Difficulty adhering to existing labor laws has resulted in a dramatic increase in overtime lawsuits over the past few years alone, and it’s not unrealistic to assume that this new bill will bring on additional compliance difficulty for businesses. Should this act pass into law, your business should be prepared to implement this new overtime ruling in a way that benefits you and your employees. Below, I’ve outlined a few of the concerns that various organizations have voiced, and strategies for your business to address them head on, and lawsuit-free:

1. Employers will control comp time scheduling

The bill stipulates that workers can use their accrued comp time whenever they like, as long as their employer feels that their absence won’t “unduly disrupt” regular operations. Still, critics of the bill have rightly pointed out that “unduly disrupt” is a broad standard, and generally gives employers the power to define it as they see fit.

Accrued comp time is only valuable if employees have legitimate, meaningful access to it. Set up your own specific definitions for “unduly disrupt,” and ensure that these are widely shared and understood within your company. Don’t bury them in your employee handbook — make them doctrine. If you clearly specify the various scenarios in which employees can and can’t take comp time, then they still have the ability to reasonably plan their schedules and time off for the future, without the fear that their requests will be rejected. 

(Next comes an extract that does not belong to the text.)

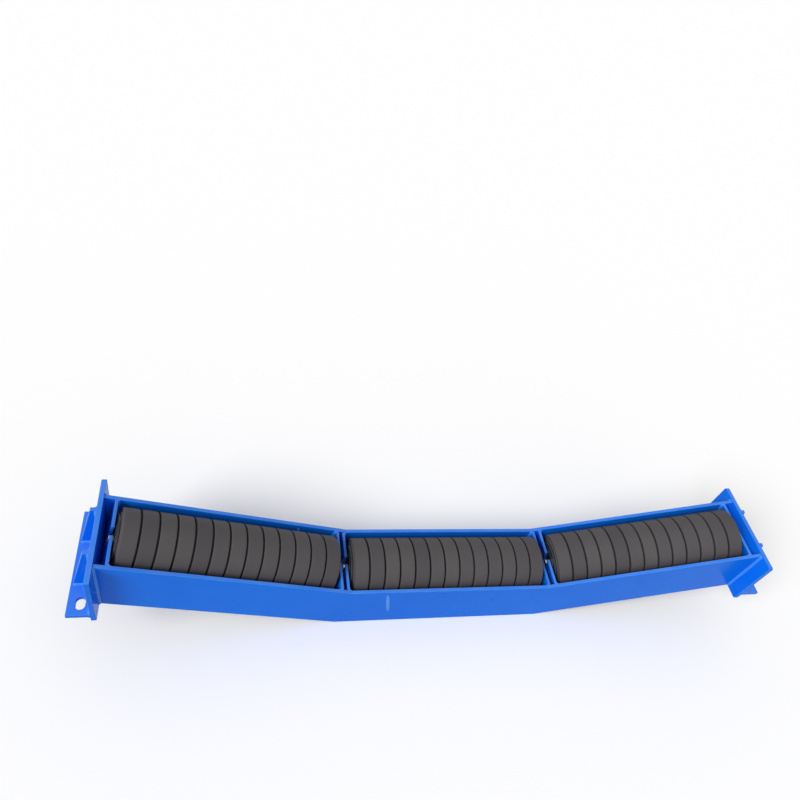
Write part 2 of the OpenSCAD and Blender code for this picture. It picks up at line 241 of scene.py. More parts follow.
# %% [markdown]
# ## The paint
#
# The frame is hot-rolled plate, blasted and then sprayed with one thick coat of blue alkyd
# enamel. Such a coat dries with a soft ripple that painters call orange peel. The film is
# thicker in some places than in others, which shifts the blue a little, and handling leaves dull
# rubs. Alkyd has an IOR near 1.5 and a roughness of about 0.25. Its specular level is kept low,
# because this studio is white all round and a workshop isn't. The ripple is really 3 mm wide,
# and is drawn at 12 mm so that it shows at all.
#
# Along the edges the blue is painted paler. This is a painted highlight, for the white room that
# rounded edges reflect. A bevel node gives the normal that a rounder edge would have, and where
# it differs from the real one there is an edge. A noise breaks that band up.
#
# Every face that looks up, such as the tops of the feet, is painted a tenth paler. This is a
# painted sheen, for the white room that such a face reflects.
# The height of the face's normal says which faces those are.
#
# A weld bead wears the same enamel. Its ripples are too small to glint one by one, so their
# glints are painted into its colour as a paler blue.
# This is a painted highlight. Its enamel is also glossier.

# %% Blue alkyd enamel
ORANGE_PEEL = 12 * MM
PEEL_DEPTH = 0.5 * MM
FILM_PATCH = 180 * MM
# The size of the dull rubs, and of the patches of the painted sheen.
RUB_AND_SHEEN_PATCH = 60 * MM
# The next three set the painted highlight along the edges: its width, the size of its breaks and
# its colour.
EDGE_HIGHLIGHT_RADIUS = 2.5 * MM
EDGE_HIGHLIGHT_PATCH = 25 * MM
EDGE_HIGHLIGHT_BLUE = "#6EA9F0"
# The next two set the painted sheen on faces that look up: its colour and how much of it.
TOP_SHEEN_BLUE = "#BCDDE8"
TOP_SHEEN_COVER = 0.11
PLATE_SPECULAR = 0.04
WELD_SPECULAR = 0.20


def painted_edge_highlight(tree, place):
    """0 on the flat of a plate, up to 1 along its edges: the mask of a painted highlight."""
    rounder = add(tree, "ShaderNodeBevel", {"Radius": EDGE_HIGHLIGHT_RADIUS}, samples=4)
    real = add(tree, "ShaderNodeNewGeometry")
    same = add(tree, "ShaderNodeVectorMath",
               {0: rounder.outputs["Normal"], 1: real.outputs["Normal"]}, operation="DOT_PRODUCT")
    edge = add(tree, "ShaderNodeMapRange", {"Value": same.outputs["Value"], "From Min": 0.995,
                                            "From Max": 0.85, "To Min": 0.0, "To Max": 1.0})
    highlight_breakup = add(tree, "ShaderNodeTexNoise",
               {"Vector": place, "Scale": 1 / EDGE_HIGHLIGHT_PATCH, "Detail": 4.0, "Roughness": 0.7})
    kept = add(tree, "ShaderNodeMapRange", {"Value": highlight_breakup.outputs["Fac"], "From Min": 0.30,
                                            "From Max": 0.65, "To Min": 0.25, "To Max": 0.85})
    return add(tree, "ShaderNodeMath", {0: edge.outputs["Result"], 1: kept.outputs["Result"]},
               operation="MULTIPLY").outputs[0]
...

2. Potentially reduced employee income

A substantial amount of workers in the US rely on overtime pay to make ends meet, but in accepting comp time instead of overtime wages, employees will essentially be loaning their employer their overtime pay for up to 13 months, with no interest. This isn’t a problem if employers are truly impartial to whether employees choose comp time or overtime pay as compensation, but it’s also possible that employers will start to assign overtime hours specifically to those who accept comp time over wages. Having a clear policy on acceptable overtime practices and creating a scalable culture will allow employees to feel that the company has their back rather than jumping at any cause for underpayment.

3. Increased potential for wage theft

The main purpose of the original overtime rules in the FLSA was to disincentivize companies from overworking their employees by making it more expensive for them to do so. But even with these FLSA stipulations in place, businesses reportedly still withhold billions of dollars of unpaid overtime compensation from their employees each year.

Critics of the “Working Families” act believe it has the potential to exacerbate this type of wage theft, making it easier for employers to avoid overtime payment obligations. Although the bill provides workers with the right to sue their employer if they are in any way coerced into requesting a comp time agreement instead of payment, this is an unrealistic option for your average American worker. Most people don’t have the time or money to sue their employer in court, nor would they want to risk being fired for making waves.

To ensure that overtime tracking and payment is kept as straightforward and honest as possible, consider investing in a worker time management solution with built-in compliance capabilities — essentially, a system that tracks non-exempt (and exempt, if needed) employee hours, and impartially calculates how many overtime hours each employee has worked. You should also make it abundantly clear that both comp time and traditional wages are viable options for payment. Having the data to set the impartiality as well as create a culture of adherence will allow businesses to run efficiently while allowing workers the flexibility they need and the control they want over their own schedule.